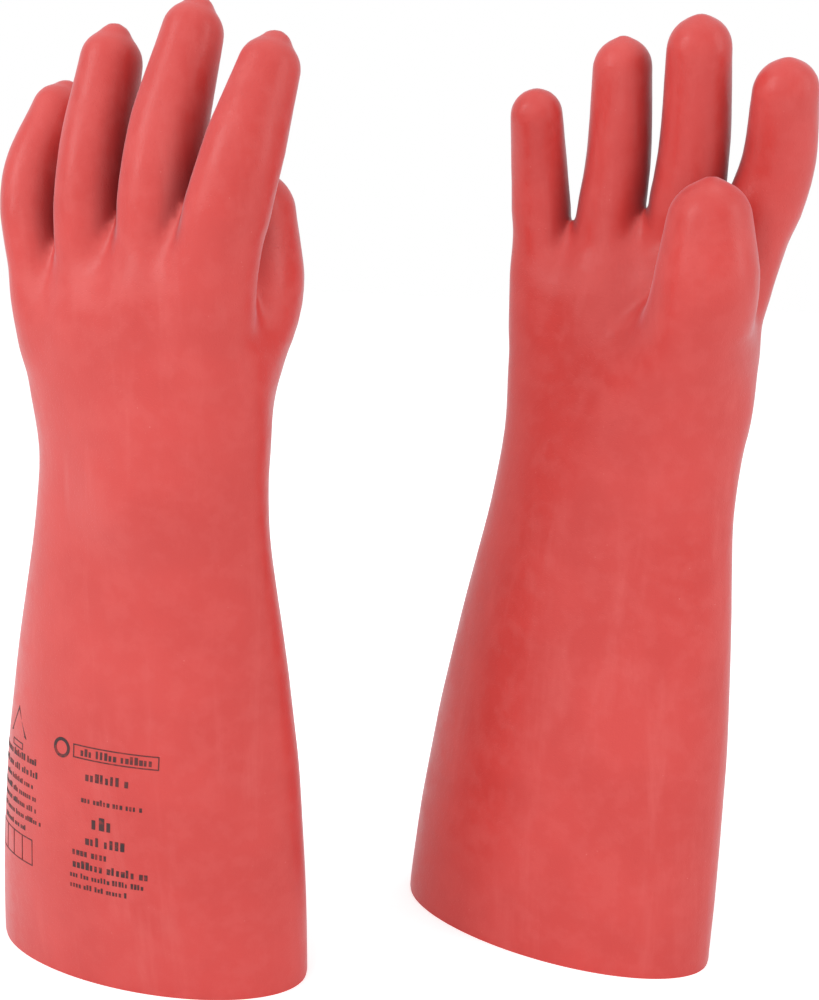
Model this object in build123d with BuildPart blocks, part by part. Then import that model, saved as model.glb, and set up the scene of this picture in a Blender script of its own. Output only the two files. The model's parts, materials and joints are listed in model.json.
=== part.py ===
from build123d import *
import os
from math import cos, radians, sin

# A pair of long electrical insulating gloves, standing side by side on their cut cuff edges.
#
# Each glove is a shell of thick dipped rubber.  It is divided where the rubber bends in use: at the
# wrist and part of the way up every digit.  Each division is a barrel: the piece nearer the cuff
# ends in a round band about the bending axis, and the next piece starts a small gap outside it.
# One glove is made in its own frame and copied: X runs towards the thumb, Y towards the palm and Z
# up the arm, with the origin at the middle of the cuff's edge.  The other hand is its mirror image.
# All sizes are in millimetres and all angles in degrees.

# Rubber
wall = 3.0  # thickness of the shell
joint_gap = 0.4  # clearance across every bend
barrel_share = 1.16  # radius of a bend's barrel over the half depth of the tube that bends

# Gauntlet, from the cut edge to the wrist
cuff_length = 235.0
cuff_width = 154.0
cuff_depth = 71.0
wrist_width = 105.0
wrist_depth = 52.0
wrist_centre = (19.5, -13.8)  # how far the wrist stands towards the thumb and towards the palm
wrist_twist = -6.5

# Share of the gauntlet's height, and how far its width, depth and place have gone to the wrist's
cuff_taper = [
    (0.10, 0.04, -0.10, 0.09),
    (0.21, 0.10, -0.16, 0.18),
    (0.43, 0.28, 0.0, 0.40),
    (0.64, 0.55, 0.37, 0.61),
    (0.85, 0.88, 0.79, 0.83),
]

# Palm, from the wrist to the web between the fingers
palm_length = 83.0
palm_depth = 44.0
palm_centre = (23.5, -24.5)
palm_twist = -8.5
web_gap = 1.2  # between neighbouring fingers, where they leave the web
web_depth = 31.0
web_centre = (23.5, -27.5)
web_twist = -9.0
palm_share = 0.72  # height of the palm's widest section between wrist and web
heel_widening = 0.6  # how far the heel, half way up to it, has gone to its width
heel_thinning = 0.25  # and to its depth

# Fingers, in order from the outside of the hand: width at the web and at the tip, and the points
# of the centre line from the place in the web: root inside the palm, knuckle and tip centre
fingers = {
    "little_finger": {
        "width": 26.0,
        "tip_width": 22.0,
        "root": (5, 3, -35),
        "knuckle": (-1, 2, 25),
        "tip": (3.5, 15.5, 51.5),
    },
    "ring_finger": {
        "width": 29.0,
        "tip_width": 24.5,
        "root": (-1, 6, -35),
        "knuckle": (3.8, -1, 32),
        "tip": (7.8, 7, 69),
    },
    "middle_finger": {
        "width": 31.0,
        "tip_width": 26.0,
        "root": (-4.5, 5, -35),
        "knuckle": (5, 0.5, 35),
        "tip": (10.5, 13.5, 76),
    },
    "index_finger": {
        "width": 31.5,
        "tip_width": 26.0,
        "root": (-9.5, 7, -35),
        "knuckle": (8, -0.5, 30),
        "tip": (12.5, 12, 61),
    },
}
finger_bend = 0.56  # share of each centre line at which the finger bends
narrowing_share = 0.45  # how far a finger has narrowed half way between its knuckle and its tip

# Thumb: widths from root to tip, and the points of its centre line
thumb_widths = [40.0, 38.0, 36.0, 28.0]
thumb_root = (20.5, -1, -10)  # from the middle of the wrist
thumb_base = (35.5, 4.5, 27)  # from the middle of the wrist
thumb_knuckle = (43.0, 6.0, 65)  # from the middle of the wrist, but from the front of the palm
thumb_tip = (42.5, 8.0, 96)  # the same
thumb_bend = 0.79
thumb_turn = 45.0  # angle of the thumb's bending axis to the palm's width

dome_angles = [22, 44, 62, 76, 86]  # sections that round off each fingertip

# Where each glove stands, and which way it is turned
left_place = (-114.0, -33.5)
left_turn = 5.0
right_place = (43.5, 69.5)
right_turn = -6.0

clear = 400.0  # size of the cutting blocks, larger than any piece they cut

# Worked out
wrist_height = cuff_length
web_height = cuff_length + palm_length
finger_widths = [finger["width"] for finger in fingers.values()]
palm_width = sum(finger_widths)


def between(low, high, share):
    return low + (high - low) * share


def direction(angle):
    return Vector(cos(radians(angle)), sin(radians(angle)), 0)


def sleeve_sections():
    """Height, width, depth, centre and twist of each section from the cut edge to the web."""
    sections = [(0, cuff_width, cuff_depth, (0, 0), 0)]
    for height_share, width_share, depth_share, place_share in cuff_taper:
        width = between(cuff_width, wrist_width, width_share)
        depth = between(cuff_depth, wrist_depth, depth_share)
        centre = (wrist_centre[0] * place_share, wrist_centre[1] * place_share)
        sections.append((cuff_length * height_share, width, depth, centre, wrist_twist * height_share**3))
    sections.append((wrist_height, wrist_width, wrist_depth, wrist_centre, wrist_twist))
    width = between(wrist_width, palm_width, heel_widening)
    depth = between(wrist_depth, palm_depth, heel_thinning)
    centre = tuple(between(low, high, 0.5) for low, high in zip(wrist_centre, palm_centre))
    twist = (wrist_twist + palm_twist) / 2
    sections.append((wrist_height + palm_length * palm_share / 2, width, depth, centre, twist))
    palm_height = wrist_height + palm_length * palm_share
    sections.append((palm_height, palm_width, palm_depth, palm_centre, palm_twist))
    sections.append((web_height, palm_width, web_depth, web_centre, web_twist))
    return sections


def sleeve(inset):
    """The gauntlet and palm as one closed solid, its sides and top moved in by inset."""
    sections = sleeve_sections()
    with BuildPart() as solid:
        for index, (height, width, depth, centre, twist) in enumerate(sections):
            is_top = index == len(sections) - 1
            with BuildSketch(Plane.XY.offset(height - inset if is_top else height)):
                with Locations(centre):
                    Ellipse(width / 2 - inset, depth / 2 - inset, rotation=twist)
        loft()
    return solid.part


def width_at(widths, share):
    """A digit's width at a share of its centre line, from the widths at even steps along it."""
    place = share * (len(widths) - 1)
    lower = min(int(place), len(widths) - 2)
    return between(widths[lower], widths[lower + 1], place - lower)


def digit(centre_line, widths, inset):
    """A closed tube about a centre line, with its width given at even steps and a round tip."""
    steps = 2 * (len(widths) - 1)
    with BuildPart() as solid:
        for share in [step / steps for step in range(steps + 1)]:
            with BuildSketch(Plane(centre_line @ share, x_dir=(1, 0, 0), z_dir=centre_line % share)):
                Circle(width_at(widths, share) / 2 - inset)
        tip_radius = widths[-1] / 2 - inset
        for angle in dome_angles:
            along = centre_line @ 1 + (centre_line % 1) * tip_radius * sin(radians(angle))
            with BuildSketch(Plane(along, x_dir=(1, 0, 0), z_dir=centre_line % 1)):
                Circle(tip_radius * cos(radians(angle)))
        loft()
    return solid.part


def bend_plane(point, axis, along):
    """A plane through a bend: X along the bending axis and Z towards the tip."""
    upward = along - axis * along.dot(axis)
    return Plane(point, x_dir=axis, z_dir=upward.normalized())


def near_side(bend, barrel_radius):
    """Everything on the cuff's side of a bend, with the barrel about the bending axis."""
    with BuildPart(bend) as region:
        Box(clear, clear, clear, align=(Align.CENTER, Align.CENTER, Align.MAX))
        Cylinder(barrel_radius, clear, rotation=(0, 90, 0))
    return region.part


# Centre lines, outer solids and hollows
lines = {}
widths = {}
across = -(sum(finger_widths) + 3 * web_gap) / 2
for name, finger in fingers.items():
    across += finger["width"] / 2
    place = Vector(*web_centre, web_height) + direction(web_twist) * across
    across += finger["width"] / 2 + web_gap
    knuckle = place + Vector(finger["knuckle"])
    with BuildLine() as centre_line:
        Spline(place + Vector(finger["root"]), place, knuckle, place + Vector(finger["tip"]))
    lines[name] = centre_line.line
    narrowing = between(finger["width"], finger["tip_width"], narrowing_share)
    widths[name] = [finger["width"]] * 3 + [narrowing, finger["tip_width"]]

wrist_middle = Vector(*wrist_centre, wrist_height)
palm_front = palm_centre[1] + palm_depth / 2 - wrist_centre[1]
thumb_points = [
    wrist_middle + Vector(thumb_root),
    wrist_middle + Vector(thumb_base),
    wrist_middle + Vector(thumb_knuckle) + Vector(0, palm_front, 0),
    wrist_middle + Vector(thumb_tip) + Vector(0, palm_front, 0),
]
with BuildLine() as centre_line:
    Spline(*thumb_points)
lines["thumb"] = centre_line.line
widths["thumb"] = thumb_widths

sleeve_outer = sleeve(0)
sleeve_hollow = sleeve(wall)
outers = {name: digit(lines[name], widths[name], 0) for name in lines}
hollows = {name: digit(lines[name], widths[name], wall) for name in lines}

# Bends
bends = {"wrist": bend_plane(wrist_middle, direction(wrist_twist), Vector(0, 0, 1))}
barrels = {"wrist": wrist_depth / 2 * barrel_share}
for name, line in lines.items():
    share = thumb_bend if name == "thumb" else finger_bend
    turn = thumb_turn if name == "thumb" else web_twist
    bends[name] = bend_plane(line @ share, direction(turn), line % share)
    barrels[name] = width_at(widths[name], share) / 2 * barrel_share
near = {name: near_side(bend, barrels[name]) for name, bend in bends.items()}
near_with_gap = {name: near_side(bend, barrels[name] + joint_gap) for name, bend in bends.items()}

# The pieces of one glove
pieces = {}

with BuildPart() as gauntlet:
    add(sleeve_outer)
    add(outers["thumb"])
    add(near["wrist"], mode=Mode.INTERSECT)
    add(sleeve_hollow, mode=Mode.SUBTRACT)
    add(hollows["thumb"], mode=Mode.SUBTRACT)
pieces["gauntlet"] = gauntlet.part

stubs = {}
for name in lines:
    with BuildPart() as stub:
        add(outers[name])
        add(near[name], mode=Mode.INTERSECT)
    stubs[name] = stub.part

with BuildPart() as hand:
    add(sleeve_outer)
    for name in lines:
        add(stubs[name])
    add(near_with_gap["wrist"], mode=Mode.SUBTRACT)
    add(sleeve_hollow, mode=Mode.SUBTRACT)
    for name in lines:
        add(hollows[name], mode=Mode.SUBTRACT)
pieces["hand"] = hand.part

for name in lines:
    with BuildPart() as tip:
        add(outers[name])
        add(near_with_gap[name], mode=Mode.SUBTRACT)
        add(hollows[name], mode=Mode.SUBTRACT)
    pieces[name] = tip.part

# Both gloves, with the middle of the pair's footprint box on the origin
placed = {}
for name, solid in pieces.items():
    twin = mirror(solid, about=Plane.XZ)
    placed["left_" + name] = Location((*left_place, 0), (0, 0, left_turn)) * solid
    placed["right_" + name] = Location((*right_place, 0), (0, 0, right_turn)) * twin
pair_box = Compound(children=list(placed.values())).bounding_box()
pair_middle = pair_box.center()

os.makedirs("parts", exist_ok=True)
for name, solid in placed.items():
    with BuildPart() as piece:
        with Locations((-pair_middle.X, -pair_middle.Y, 0)):
            add(solid)
    piece.part.label = name
    export_step(piece.part, f"parts/{name}.step")
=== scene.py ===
import bpy
import json
import math
import numpy as np
from mathutils import Matrix, Vector
from mathutils.bvhtree import BVHTree


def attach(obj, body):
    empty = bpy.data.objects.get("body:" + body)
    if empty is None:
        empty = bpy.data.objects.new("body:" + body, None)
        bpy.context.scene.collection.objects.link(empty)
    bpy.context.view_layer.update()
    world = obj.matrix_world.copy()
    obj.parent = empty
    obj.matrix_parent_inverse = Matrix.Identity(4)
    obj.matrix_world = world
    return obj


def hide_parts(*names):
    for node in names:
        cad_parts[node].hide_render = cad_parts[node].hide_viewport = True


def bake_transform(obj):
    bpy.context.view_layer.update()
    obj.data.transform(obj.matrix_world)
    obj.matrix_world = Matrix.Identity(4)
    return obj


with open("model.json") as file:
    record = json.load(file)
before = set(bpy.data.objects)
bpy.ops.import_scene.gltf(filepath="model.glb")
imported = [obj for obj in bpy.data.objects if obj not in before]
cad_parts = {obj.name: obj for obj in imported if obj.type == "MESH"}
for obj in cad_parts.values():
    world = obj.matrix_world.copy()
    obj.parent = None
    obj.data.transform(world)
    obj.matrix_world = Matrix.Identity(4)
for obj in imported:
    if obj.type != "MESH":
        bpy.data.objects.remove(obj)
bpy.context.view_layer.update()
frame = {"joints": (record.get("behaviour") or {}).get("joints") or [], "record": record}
joints = {joint["name"]: joint for joint in frame["joints"]}
mounts = {mount["name"]: mount for mount in frame["record"]["mounts"]}
scene = bpy.context.scene
mm = 0.001  # the rubber is shaped in millimetres and placed in metres


# A glove's own frame: X towards the thumb, Y towards the palm, Z up, from the middle of the cuff's mouth

def gloveFrame(side):
    mouth = Vector(mounts[side + "_arm_opening"]["pos_m"])
    edge = Vector(mounts[side + "_cuff_edge"]["pos_m"])
    across = (edge - mouth).normalized()
    up = Vector((0, 0, 1))
    toPalm = up.cross(across) * (1 if side == "left" else -1)  # the right glove is the left one mirrored
    turn = Matrix((across, toPalm, up)).transposed().to_4x4()
    return Matrix.Translation(mouth) @ turn @ Matrix.Scale(mm, 4)


def mix(low, high, share):
    return low + (high - low) * share


def smoothLine(points, steps):  # a curve through the points, evenly stepped along each stretch
    points = np.array(points, float)
    gaps = np.linalg.norm(np.diff(points, axis=0), axis=1)
    slopes = np.diff(points, axis=0) / gaps[:, None]
    tangents = np.vstack([slopes[:1], (slopes[1:] * gaps[:-1, None] + slopes[:-1] * gaps[1:, None])
                          / (gaps[1:] + gaps[:-1])[:, None], slopes[-1:]])
    curve = []
    for i, gap in enumerate(gaps):
        for s in np.arange(steps) / steps:
            curve.append(points[i] * (2 * s**3 - 3 * s**2 + 1) + points[i + 1] * (3 * s**2 - 2 * s**3)
                         + tangents[i] * gap * (s**3 - 2 * s**2 + s) + tangents[i + 1] * gap * (s**3 - s**2))
    curve.append(points[-1])
    return np.array(curve)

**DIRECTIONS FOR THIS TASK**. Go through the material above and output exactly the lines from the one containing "# Both gloves, with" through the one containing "for node in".

**RESULT FOR THIS EXERCISE**.
# Both gloves, with the middle of the pair's footprint box on the origin
placed = {}
for name, solid in pieces.items():
    twin = mirror(solid, about=Plane.XZ)
    placed["left_" + name] = Location((*left_place, 0), (0, 0, left_turn)) * solid
    placed["right_" + name] = Location((*right_place, 0), (0, 0, right_turn)) * twin
pair_box = Compound(children=list(placed.values())).bounding_box()
pair_middle = pair_box.center()

os.makedirs("parts", exist_ok=True)
for name, solid in placed.items():
    with BuildPart() as piece:
        with Locations((-pair_middle.X, -pair_middle.Y, 0)):
            add(solid)
    piece.part.label = name
    export_step(piece.part, f"parts/{name}.step")
=== scene.py ===
import bpy
import json
import math
import numpy as np
from mathutils import Matrix, Vector
from mathutils.bvhtree import BVHTree


def attach(obj, body):
    empty = bpy.data.objects.get("body:" + body)
    if empty is None:
        empty = bpy.data.objects.new("body:" + body, None)
        bpy.context.scene.collection.objects.link(empty)
    bpy.context.view_layer.update()
    world = obj.matrix_world.copy()
    obj.parent = empty
    obj.matrix_parent_inverse = Matrix.Identity(4)
    obj.matrix_world = world
    return obj


def hide_parts(*names):
    for node in names:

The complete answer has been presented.